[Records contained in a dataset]
#####
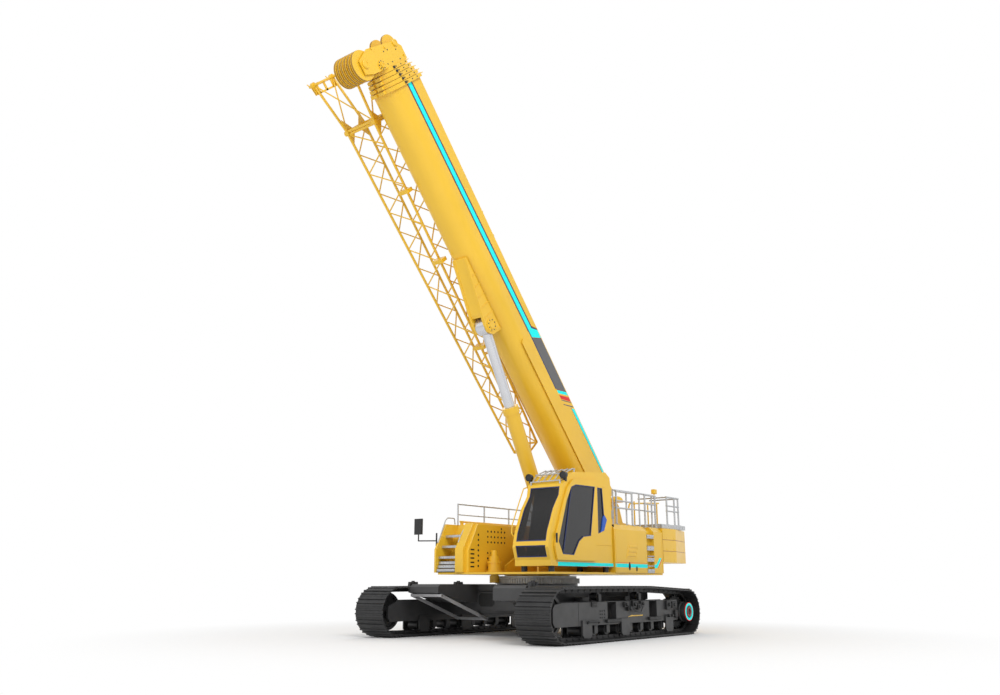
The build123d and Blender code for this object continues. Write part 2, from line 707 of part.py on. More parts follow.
# ---------------------------------------------------------------- jib
def jib_section(s):
    """The four chord points of the jib at one place along the boom."""
    share = (s - jib_tip_s) / (jib_root_s - jib_tip_s)
    half = (jib_tip_width + share * (jib_root_width - jib_tip_width)) / 2
    depth = jib_tip_depth + share * (jib_root_depth - jib_tip_depth)
    y0, y1 = jib_centre_y - half, jib_centre_y + half
    return [(s, y0, jib_bottom_h), (s, y1, jib_bottom_h), (s, y1, jib_bottom_h + depth), (s, y0, jib_bottom_h + depth)]


def jib_lattice():
    """Four tapering chords with zigzag lacing on each face."""
    root = jib_section(jib_root_s)
    tip = jib_section(jib_tip_s)
    bars = [bar(a, b, chord_radius, 8) for a, b in zip(tip, root)]
    bay = (jib_root_s - jib_tip_s) / jib_bays
    for i in range(jib_bays):
        here = jib_section(jib_tip_s + i * bay)
        half_way = jib_section(jib_tip_s + (i + 0.5) * bay)
        there = jib_section(jib_tip_s + (i + 1) * bay)
        for k in range(4):
            n = (k + 1) % 4
            bars.append(bar(here[k], half_way[n], lace_radius))
            bars.append(bar(half_way[n], there[k], lace_radius))
    for ends in (root, tip):
        bars += [bar(ends[k], ends[(k + 1) % 4], chord_radius * 0.9) for k in range(4)]
    return joined(bars)


print("jib")
parts["jib_lattice"] = raise_boom * jib_lattice()


def jib_frame():
    """Forked base frame of the jib, with its four pin lugs."""
    root = jib_section(jib_root_s + 60)
    bars = []
    ends = []
    for k, (s, y, h) in enumerate(root):
        flare = -230 if y < jib_centre_y else 60
        ends.append((jib_root_s + 1150, y + flare, h))
        bars.append(bar((s, y, h), ends[-1], chord_radius, 8))
    bars += [bar(root[k], root[(k + 1) % 4], chord_radius) for k in range(4)]
    bars += [bar(ends[0], ends[3], chord_radius), bar(ends[1], ends[2], chord_radius)]
    bars += [bar(root[0], ends[3], lace_radius), bar(root[1], ends[2], lace_radius), bar(root[1], ends[0], lace_radius)]
    return joined(bars)


parts["jib_frame"] = raise_boom * jib_frame()


def jib_bracket(s, depth):
    """Arm from the boom's side that holds the jib's inner chords."""
    y_boom = -boom_width / 2
    inner = jib_section(s)[1]
    return block(s - 40, s + 40, inner[1] - 60, y_boom, inner[2] - chord_radius - depth, inner[2] - 10)


parts["jib_brackets"] = [raise_boom * jib_bracket(s, d) - parts["jib_lattice"]
                         for s, d in [(4900, 160), (7000, 160), (8600, 160)]]

# ---------------------------------------------------------------- files
print("files")
os.makedirs("parts", exist_ok=True)
for name, shape in parts.items():
    if isinstance(shape, list):
        shape = Compound(children=shape)
    shape.label = name
    export_step(shape, "parts/" + name + ".step")
print(len(parts), "nodes")
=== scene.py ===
import json
from math import cos, sin, tan, pi, radians, hypot
import bpy
import bmesh
from mathutils import Matrix, Vector


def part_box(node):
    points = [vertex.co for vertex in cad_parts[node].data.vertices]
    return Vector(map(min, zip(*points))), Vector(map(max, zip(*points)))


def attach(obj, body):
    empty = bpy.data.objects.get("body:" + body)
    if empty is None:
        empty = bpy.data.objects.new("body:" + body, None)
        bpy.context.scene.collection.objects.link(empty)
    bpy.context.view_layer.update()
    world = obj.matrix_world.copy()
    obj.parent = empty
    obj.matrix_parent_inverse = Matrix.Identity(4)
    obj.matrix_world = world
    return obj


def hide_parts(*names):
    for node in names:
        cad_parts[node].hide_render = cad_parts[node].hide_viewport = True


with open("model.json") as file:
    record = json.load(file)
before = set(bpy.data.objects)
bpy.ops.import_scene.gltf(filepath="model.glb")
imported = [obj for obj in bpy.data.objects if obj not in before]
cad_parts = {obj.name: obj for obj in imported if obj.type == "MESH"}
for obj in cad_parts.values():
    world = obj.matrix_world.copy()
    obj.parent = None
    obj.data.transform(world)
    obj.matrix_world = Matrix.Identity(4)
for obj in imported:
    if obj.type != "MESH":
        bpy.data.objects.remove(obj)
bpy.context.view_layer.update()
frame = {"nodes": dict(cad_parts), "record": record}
nodes = frame["nodes"]
scene = bpy.context.scene
joints = {joint["name"]: joint for joint in frame["record"]["behaviour"]["joints"]}
white = (1, 1, 1, 1)

print("view and light")
viewing = {
    "place": (15.954, 11.546, 1.065),
    "right": (-0.618, 0.786, 0.0),
    "up": (0.1976, 0.1554, 0.968),
    "lens": 32.55,
    "floorHalf": 120.0,
    "floorFade": (4.5, 10.0),  # radius where the paper starts and ends to run into the backdrop
    "worldLight": 0.62,
    # name, place, aim, size and power of each soft lamp
    "lamps": [("keyLamp", (14, 20, 20), (0, 0, 4), 12, 3250), ("frontLamp", (22, -4, 10), (0, 0, 3), 10, 620),
              ("rearLamp", (-16, -14, 18), (0, 0, 4), 12, 900)],
}


def addNode(tree, kind, links=(), **values):
    # a value is an attribute of the node, or else an input with "_" for each space
    node = tree.nodes.new(kind)
    for key, value in values.items():
        if hasattr(node, key):
            setattr(node, key, value)
        else:
            node.inputs[key.replace("_", " ")].default_value = value
    for source, target in links:
        tree.links.new(source, node.inputs[target])
    return node


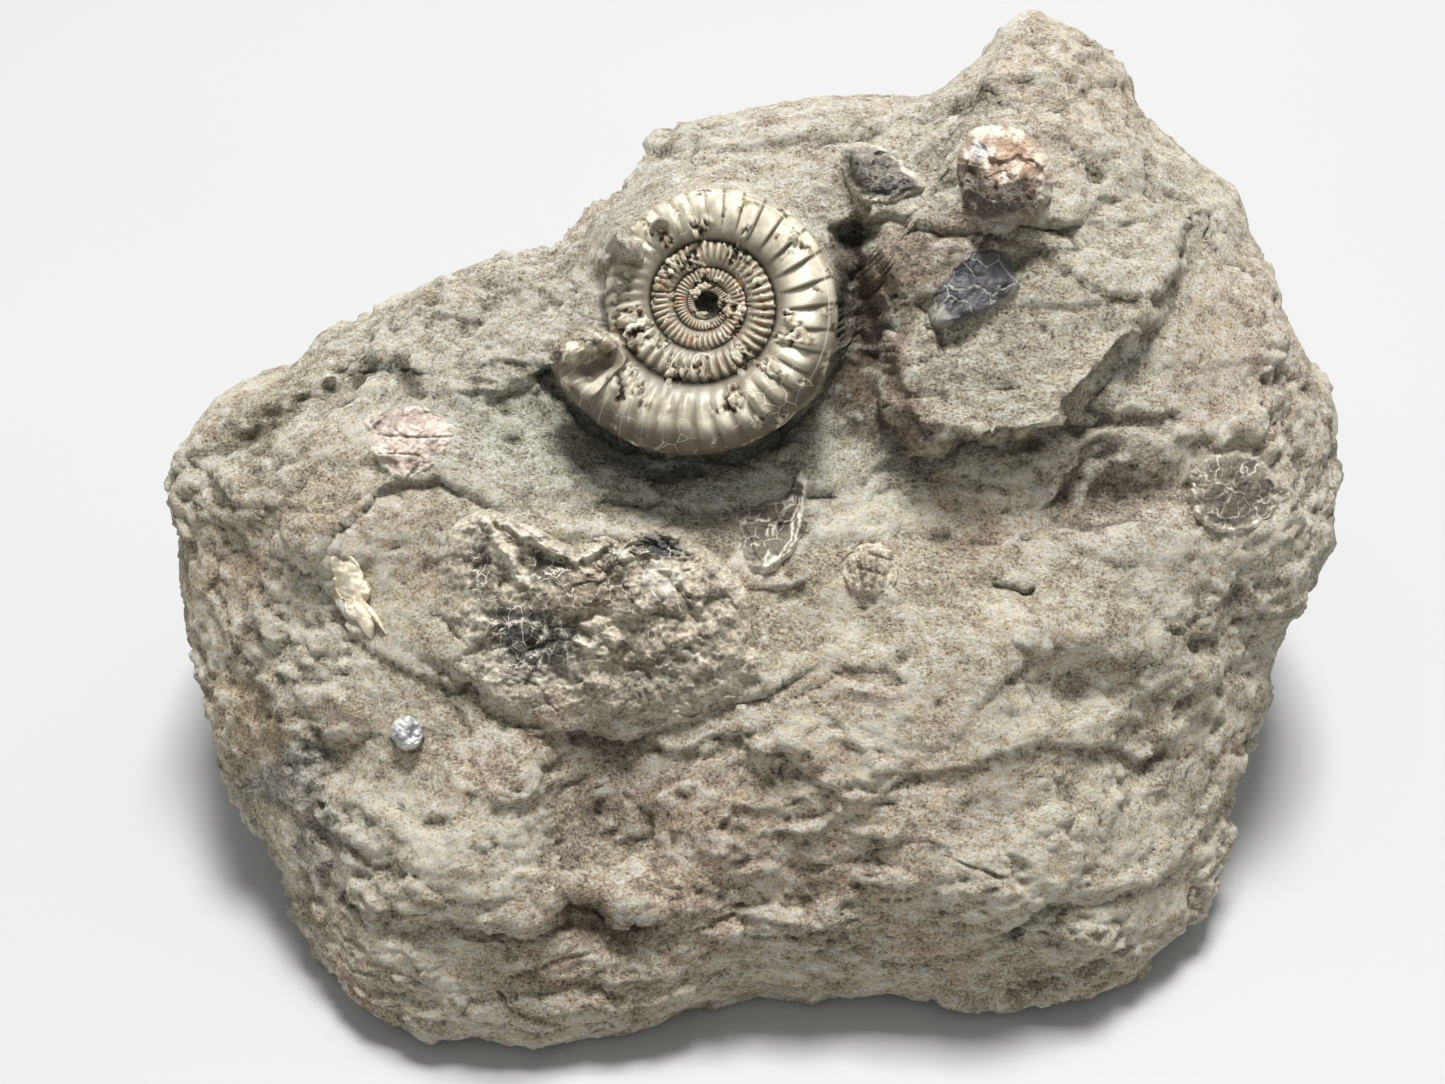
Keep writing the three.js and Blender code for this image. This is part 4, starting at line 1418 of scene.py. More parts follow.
#####
— What this task involves —
Your output shall consist solely of the lines from the line with "[raise_boom * jib_bracket(s, d)" to the line with "if empty is", reproduced exactly, both ends included.

— Completed exercise —
parts["jib_brackets"] = [raise_boom * jib_bracket(s, d) - parts["jib_lattice"]
                         for s, d in [(4900, 160), (7000, 160), (8600, 160)]]

# ---------------------------------------------------------------- files
print("files")
os.makedirs("parts", exist_ok=True)
for name, shape in parts.items():
    if isinstance(shape, list):
        shape = Compound(children=shape)
    shape.label = name
    export_step(shape, "parts/" + name + ".step")
print(len(parts), "nodes")
=== scene.py ===
import json
from math import cos, sin, tan, pi, radians, hypot
import bpy
import bmesh
from mathutils import Matrix, Vector


def part_box(node):
    points = [vertex.co for vertex in cad_parts[node].data.vertices]
    return Vector(map(min, zip(*points))), Vector(map(max, zip(*points)))


def attach(obj, body):
    empty = bpy.data.objects.get("body:" + body)
    if empty is None:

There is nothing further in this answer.